Next word is a Shiny app that predicts the next word a user will type. It uses NLP to build the prediction model file and backoff algorithm to search for the next word. Link to see the app in action: https://noeltemena.shinyapps.io/ShinyWord/
There are 6 files on this repository:
-
NextWord_documentation.html: an HTML file with no R codes that describes steps on efficiently cleaning data files and building an ngram model without running out of memeory. This also includes what function/package/algorithm to use for quick word search. Click to read: https://cdn.rawgit.com/ntemena720/NextWord/4a1d0960/NextWord_documentation.html
-
ngram.html: exploratory data analysis done on the data source used for the next word app. This document was done before I performed NLP on the dataset. Click to read https://rpubs.com/noeltemena/ngram
-
1_cleandata.R: source file for cleaning the source files from a collection of blogs,tweets and news. I purposesly not used the dplyr pipe on Cleanfile function to prevent memory crash while processing millions of data row.
-
2_Tokenize.R: source files for building the ngram model files
-
3_mergetables.R: source file for merging ngram model files.
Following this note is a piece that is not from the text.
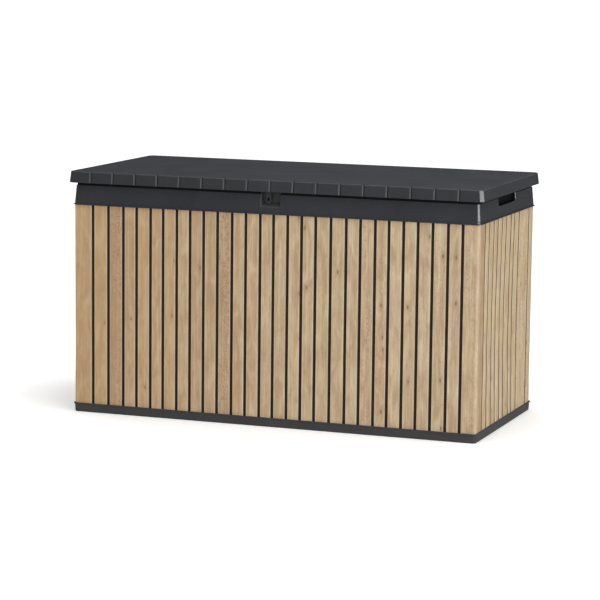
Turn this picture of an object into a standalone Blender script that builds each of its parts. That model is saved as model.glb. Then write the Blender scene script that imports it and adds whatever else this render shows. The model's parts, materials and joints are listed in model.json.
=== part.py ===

Merge function inlduces adding word frequency from the intersect word from the 2 word data frame.
-
4_optimize_table.R: source file for combining same ngram files from the 3 data source files (blog,news and tweets).
-
5_searchword.R: This is kind of a sandbox file to test and determine the fastest nextword query function between dplyr filter & sqldf.
-
app.R: source file for Shiny app using sqldf to search the next "predicted" word.